[Start of Data excerpt]

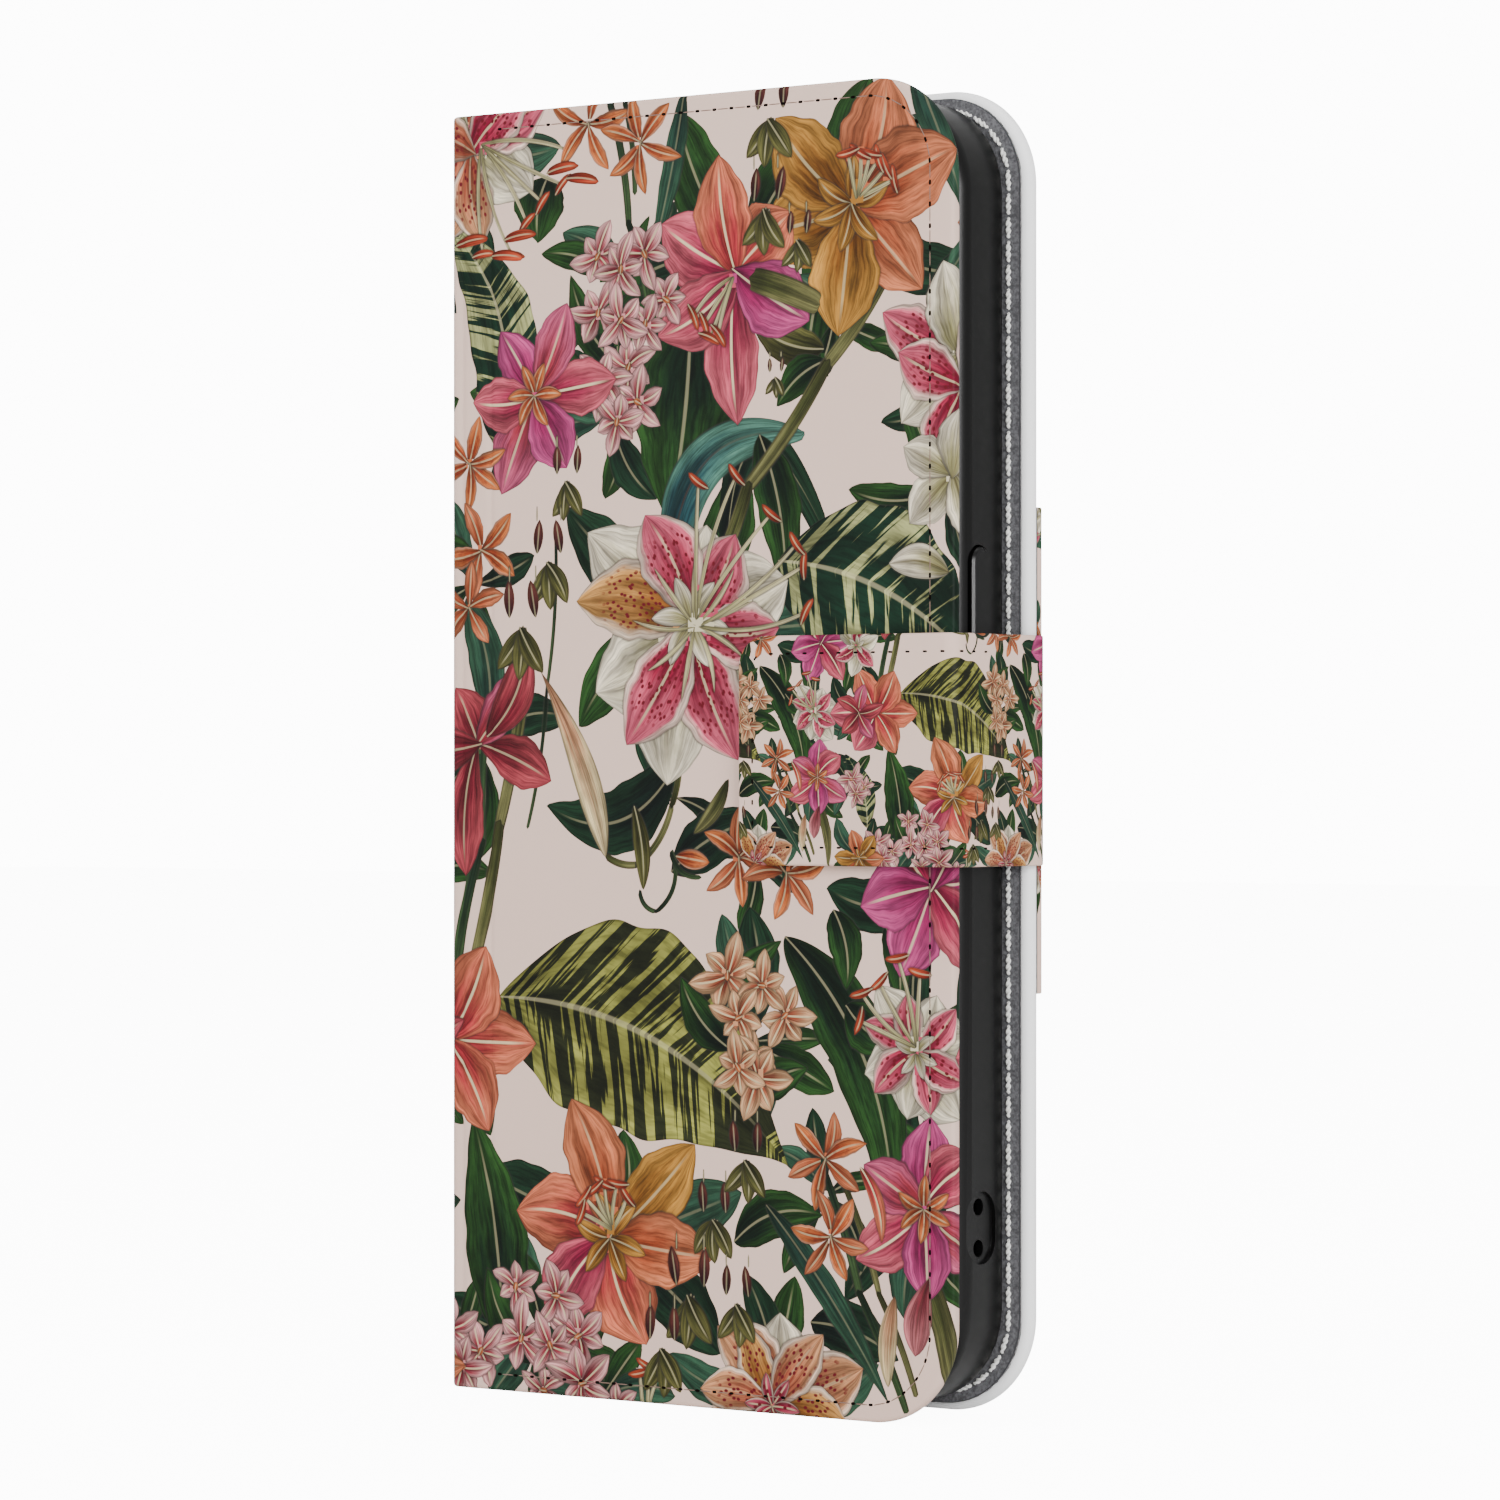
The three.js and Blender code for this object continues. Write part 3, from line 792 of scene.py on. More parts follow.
    # Large spotted lily.
    g.flower(40, 100, 19.0, 22, (k.cream,), 0.36, 6, None, (0.85, 0.72, 1.05, 0.95, 1.12, 0.8))
    g.flower(39.6, 100.4, 17.6, -8, (k.spotted, k.spotted, k.spotted, k.spotted_ochre, k.spotted, k.spotted),
             0.27, 6, k.cream, (0.8, 0.78, 0.95, 1.05, 1.05, 1.12))
    g.flower(40.2, 100, 9.5, 14, (k.filament,), 0.035, 9)
    g.stamens(40.4, 100.6, 18, 70, 36, 3)
    g.stamens(41, 100, 16.5, 22, 30, 3)
    # Right edge: spotted lilies cut by the edge.
    g.flower(81, 133, 12.5, 100, (k.cream, k.spotted, k.cream), 0.34, 6)
    g.flower(82, 129, 11.5, 160, (k.spotted,), 0.32, 4)
    g.flower(80, 118, 8.5, 150, (k.cream,), 0.36, 5)
    g.ray(79.5, 106, 172, 0, 9, 2.2, k.cream, bend=-0.1)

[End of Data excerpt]

Requirement ::
Return the material exactly as it stands.

Written response ::
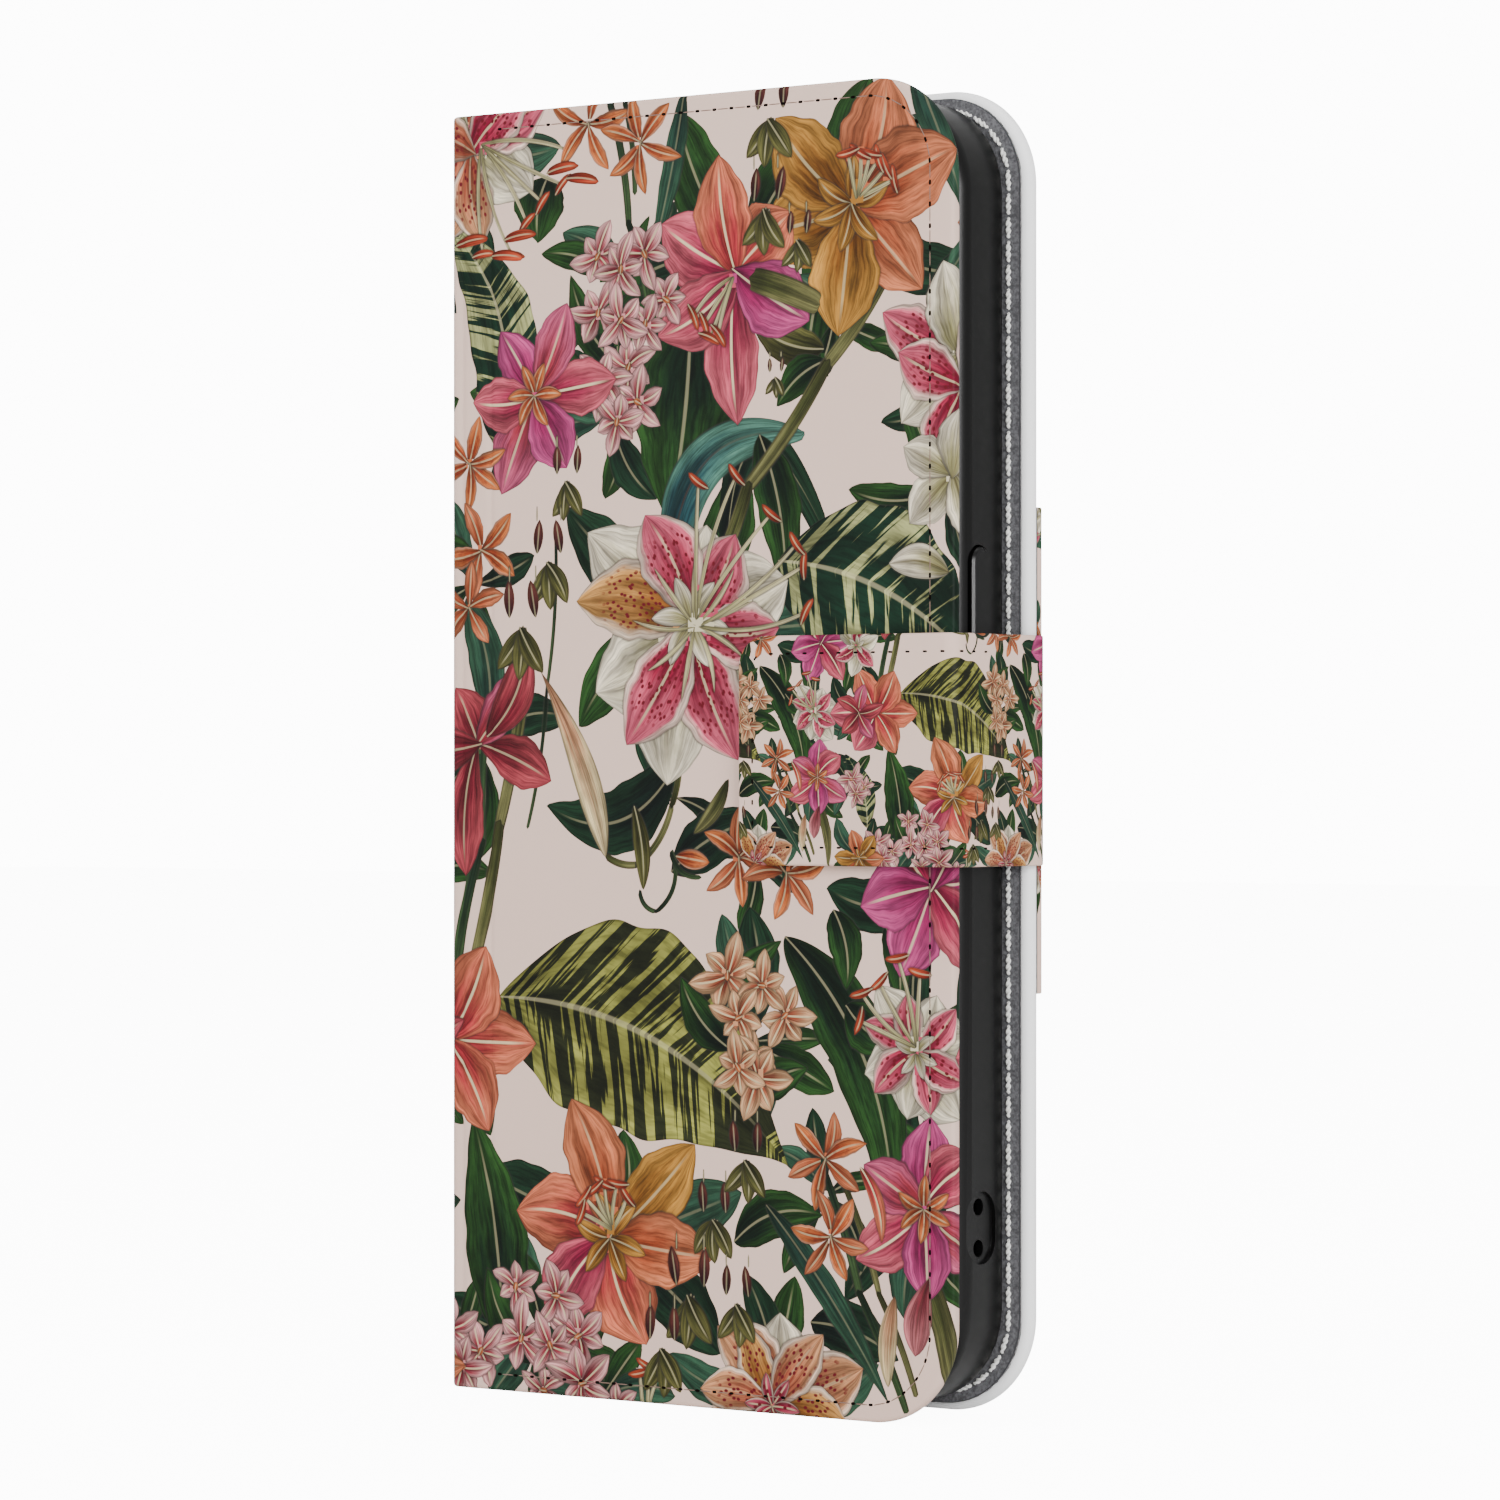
The three.js and Blender code for this object continues. Write part 3, from line 792 of scene.py on. More parts follow.
    # Large spotted lily.
    g.flower(40, 100, 19.0, 22, (k.cream,), 0.36, 6, None, (0.85, 0.72, 1.05, 0.95, 1.12, 0.8))
    g.flower(39.6, 100.4, 17.6, -8, (k.spotted, k.spotted, k.spotted, k.spotted_ochre, k.spotted, k.spotted),
             0.27, 6, k.cream, (0.8, 0.78, 0.95, 1.05, 1.05, 1.12))
    g.flower(40.2, 100, 9.5, 14, (k.filament,), 0.035, 9)
    g.stamens(40.4, 100.6, 18, 70, 36, 3)
    g.stamens(41, 100, 16.5, 22, 30, 3)
    # Right edge: spotted lilies cut by the edge.
    g.flower(81, 133, 12.5, 100, (k.cream, k.spotted, k.cream), 0.34, 6)
    g.flower(82, 129, 11.5, 160, (k.spotted,), 0.32, 4)
    g.flower(80, 118, 8.5, 150, (k.cream,), 0.36, 5)
    g.ray(79.5, 106, 172, 0, 9, 2.2, k.cream, bend=-0.1)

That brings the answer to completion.